Forced to study with children several years older than himself, he found it hard to make friends and was last night described by former school mates as ‘socially naive’ and ‘introverted’.

Detectives were last night investigating whether this shy, private side to his nature made him vulnerable to blackmail amid lurid claims that he was a secret cross-dresser.

Geraint Williams, his maths teacher at secondary school, recalled how young Gareth was so clever that he sat his intermediate maths GCSE, gaining a grade B, while still at primary school, before being moved up to Bodedern Secondary School, Holyhead, a year ahead of his peers.

Within months of his arrival he took his advanced GCSE, scoring an A grade, and received top marks in A-level maths and computer studies two years later, when he was 13.

His teachers were initially at a loss at how best to educate him. Their solution was to move him up two years and enrol the youngster, then aged 15, on a three-year maths degree course at his local university at Bangor, which he attained in just two years with first class honours.

Teacher Mr Williams said: ‘I’d heard about this amazing pupil who had done his GCSE at primary school and got a B at intermediate level.

‘He took the higher level GCSE in a couple of months and got an A. It was a problem for us – what could we do with him? We got him to follow A-levels and he did A-level maths and computer science in the third-form. He achieved As in them.

‘That was a big problem because he was still only 13, so we contacted Bangor University and he followed the first year of maths degree course.’

The teacher added: ‘He was the best logician and the pupil with the fastest brain I have ever met. You only had to say things once, that’s why he was so successful. He could understand things immediately. He was also extremely good with computer science.

‘Gareth was also a very nice lad, quiet and unassuming. It’s very sad.’

After leaving Bangor University at 17, Mr Williams went on to study for a PhD at Manchester University before enrolling in postgraduate certificate at St Catharine’s College, Cambridge, in 2000.

He dropped out a year later, but last night friends speculated that he left after being taken on by the Secret Services, which traditionally recruit from Oxbridge.

They said it was an open secret that Mr Williams worked at GCHQ, but added that any notion that the quiet, unassuming boy lead a James Bond spy lifestyle was laughable.

One close friend, who attended primary school with Mr Williams, said: ‘Gareth was a super, super brain. Beyond intelligent, a very, very clever guy.
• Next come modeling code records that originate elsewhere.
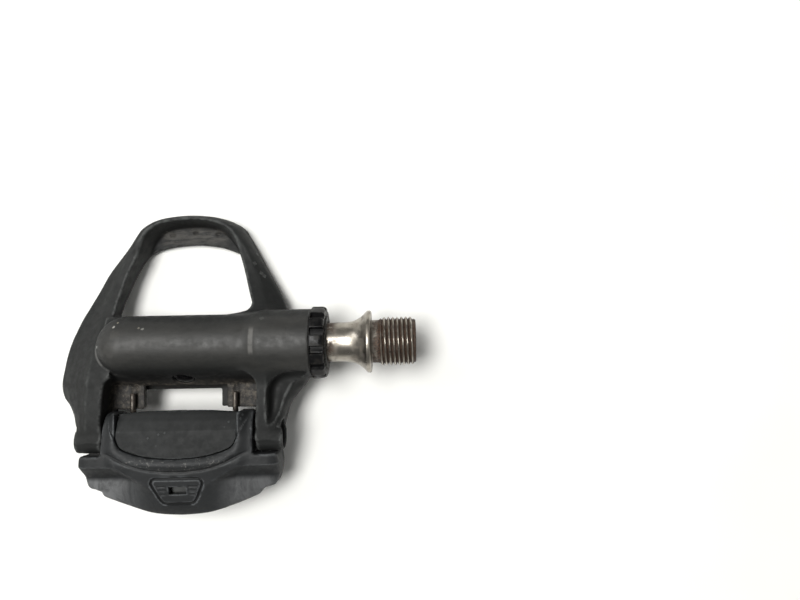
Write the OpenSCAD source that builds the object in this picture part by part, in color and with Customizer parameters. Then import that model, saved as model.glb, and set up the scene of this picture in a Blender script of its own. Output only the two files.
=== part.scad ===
// Road clipless pedal for the right crank, lying cleat side down.
// X runs along the spindle towards the crank, Y towards the shoe's toe, Z away from the shoe.
// The origin is on the spindle axis at the crank shoulder face.

/* [Spindle] */
// Outside diameter of the crank thread crests
thread_d = 14.24; // [14.10:0.01:14.28]
// Pitch of the crank thread
thread_pitch = 1.27; // [1.25:0.01:1.30]
// Diameter of the shoulder flange
flange_d = 18.2; // [17.6:0.1:18.6]
// Diameter of the spindle neck
neck_d = 11.4; // [11.3:0.05:11.42]
// Width across flats of the hexagon socket in the crank end
socket_af = 8; // [6:1:8]

/* [Body] */
// Distance from the shoulder face to the cleat centre line
centre_x = 56; // [55:0.5:57]
// Outside diameter of the spindle tube
tube_d = 17.4; // [17.3:0.1:17.8]
// Outside diameter of the tube mouth
mouth_d = 19.8; // [19.4:0.1:20.2]
// Height of the platform face below the spindle axis
platform_z = 8.2; // [8.1:0.1:8.4]
// Depth of the hook and claw lips below the spindle axis
lip_z = 14.5; // [14.3:0.1:14.7]

/* [Claw] */
// Distance of the claw pin behind the spindle axis
pin_y = 27.3; // [27.2:0.05:27.4]
// Distance of the claw pin below the spindle axis
pin_z = 1; // [0.9:0.05:1.1]
// Diameter of the claw pin
pin_d = 3.2; // [3.0:0.1:3.3]
// Lean of the tension bolt from the platform plane
bolt_lean = 40; // [38:1:42]

/* [Springs] */
// Wire diameter of the torsion springs
wire_d = 1.6; // [1.4:0.1:1.7]
// Number of coils in each torsion spring
coils = 5; // [4:1:5]

/* [Hidden] */
$fn = 48;

cx = -centre_x;
tube_r = tube_d / 2;
mouth_r = mouth_d / 2;
needle_n = 14;
needle_r = 0.8;
needle_path = 5.12;
ball_r = 1.19;
ball_path = 4.6;
ball_n = 11;
ball_x = [-61.3, -67.3];
race_r = 1.24;

resin = [0.17, 0.17, 0.18];
gloss_resin = [0.07, 0.07, 0.08];
steel = [0.70, 0.68, 0.65];
bright = [0.82, 0.82, 0.83];

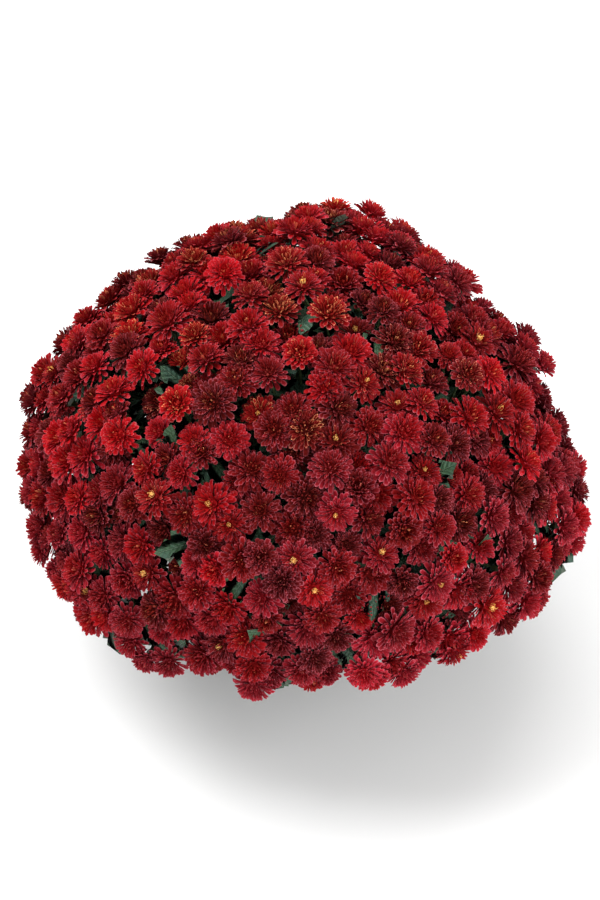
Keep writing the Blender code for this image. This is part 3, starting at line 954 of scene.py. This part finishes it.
# A bloom of this plant is a full double flower, 30 to 38 mm across, held by its calyx. Its petals
# stand in one tight spiral on a small disc: broad and spread flat outside, and ever shorter,
# narrower and more upright towards the middle, where some blooms show the gold of their disc.
BLOOM_RADIUS = 0.0182
PETALS = 118
PETAL_SEED = 33
DISC_RADIUS = 0.0034
DISC_HEIGHT = 0.0048
DISC_FLATNESS = 0.7
DISC_SIDES = 6
DISC_PARTS = 3
ROOTS_RADIUS = 0.0062
ROOTS_HEIGHT = 0.0030
SPIRAL_POWER = 0.58
BEARING_JITTER = 0.11
PETAL_WIDTHS = (0.0016, 0.0041)
BROADER_OUTSIDE = 1.9
PETAL_BREADTHS = (0.85, 1.10)
PETAL_THICKNESS = 0.00040
PETAL_ROLL = 0.45
PETAL_SWAY = 0.0010
HOLLOW = 0.30
ROOT_RISE = 0.0012
KNEE = 0.48
TIP_RISE = 0.0125
RISE_POWER = 2.8
TIP_DIP = 0.0015
DIP_POWER = 4
CUPPING = 1.2
TIP_OUT = (-0.0016, 0.0008)
TIP_UP = (-0.0015, 0.0015)
OUTER_LEAN = 105
LEAN_JITTER = 16
OUTER_DROOP = 0.0045
DROOP_FROM = 0.84
STREAK_SHIFT = 37

# The gold florets are marked with a share past any petal's. They stand over a gold dome.
GOLD = 2.0
GOLD_WIDTH = 0.0016
GOLD_WIDTHS = (0.8, 1.5)
GOLD_TOP = 0.0112
GOLD_TOPS = (0.80, 1.0)
GOLD_REACH = 0.0092
GOLD_ROOT = 0.6
GOLD_KNEE = 1.3
GOLD_TIP = 0.002
GOLD_DOME_REACH = 0.9
GOLD_DOME_TOP = 0.68

# The stages of a bloom: how far it has spread, how many of its petals are gold florets, and how
# far the tips of its inner petals curl over the middle, in degrees.
SPREADS = (1.00, 0.97, 1.02, 0.94, 0.99, 0.88, 1.03, 0.80)
GOLD_MIDDLES = (0, 0, 9, 0, 0, 0, 15, 0)
CURLS = (-50, -42, -32, -60, -50, -55, -22, -70)

# A petal's width from its root to its tip, in shares of its length and of its full width: a
# broad one outside, a slimmer one further in and a short tongue in the middle.
BROAD = ((0, 0), (0.38, 0.62), (0.78, 1.0), (0.94, 0.82), (1, 0))
SLIM = ((0, 0), (0.48, 0.62), (0.88, 1.0), (1, 0))
TONGUE = ((0, 0), (0.88, 1.0), (1, 0))
PETAL_FORMS = ((0.84, BROAD), (0.14, SLIM), (0.0, TONGUE))

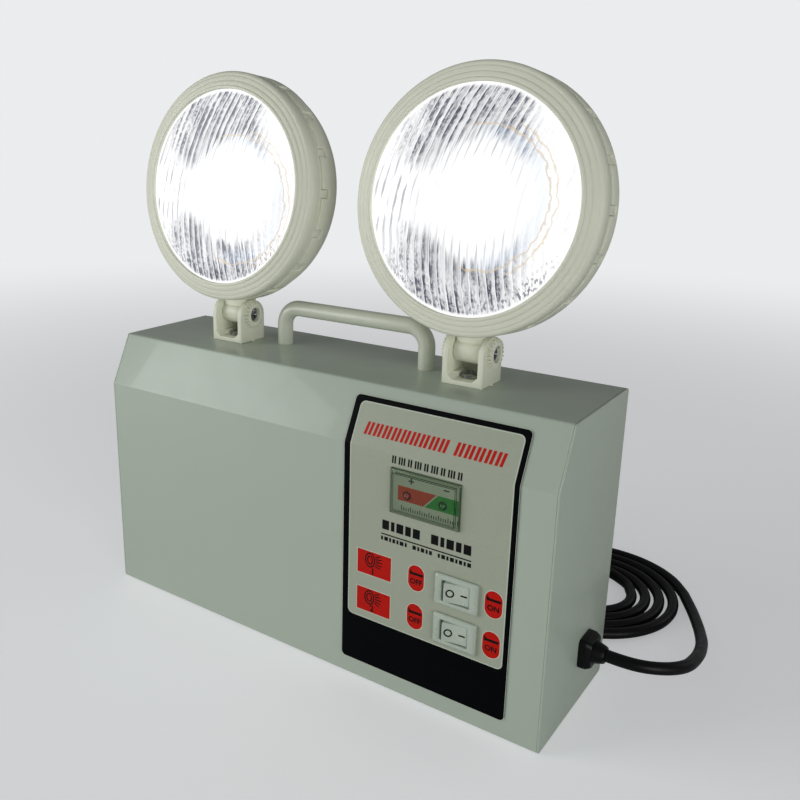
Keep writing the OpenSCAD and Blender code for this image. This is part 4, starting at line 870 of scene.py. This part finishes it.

‘He was hand-picked while at Cambridge by the services, they want the cream of the crop and he certainly was that.

‘It was common knowledge that he worked at GCHQ, but any notion that he led a James Bond style lifestyle is rubbish.

‘Those kind of people have to be able to blend in, but Gareth wasn’t like that, he was very different.

‘He was introverted and found it difficult to make friends, but he was a lovely, lovely bloke. It is such a tragic waste of such a talented life.’

The dead man’s parents, Ian, an engineer at Wylfa power station, and mother Ellen, who worked in education, were on holiday in America celebrating their joint 50th birthdays when news of their son’s death broke.Last night they were said to be ‘devastated’.

Another former school friend, Dylan Parry, 34, said he was ‘dumfounded’ by the murder.

‘Gareth was the last person I would have believed would be involved in the murkier elements of life,’ said Mr Parry, of Holyhead. ‘He really was about as far from a James Bond figure as it’s possible to imagine.

‘Gareth was introverted and socially awkward. He wasn’t dashing or cavalier or a charmer, although he was extremely nice in a quiet way.

‘There has been a lot of speculation about his sexuality, but he was so introverted as to be asexual.‘

He wasn’t able to form relationships because he was so obsessed with his maths studies.

‘We nicknamed him the maths genius because he was so clever. He was so naive, he was someone people could easily take advantage of.

‘I wouldn’t have thought he was a very good judge of character and it’s possible he got to know someone who wasn’t very safe. He was so innocent.’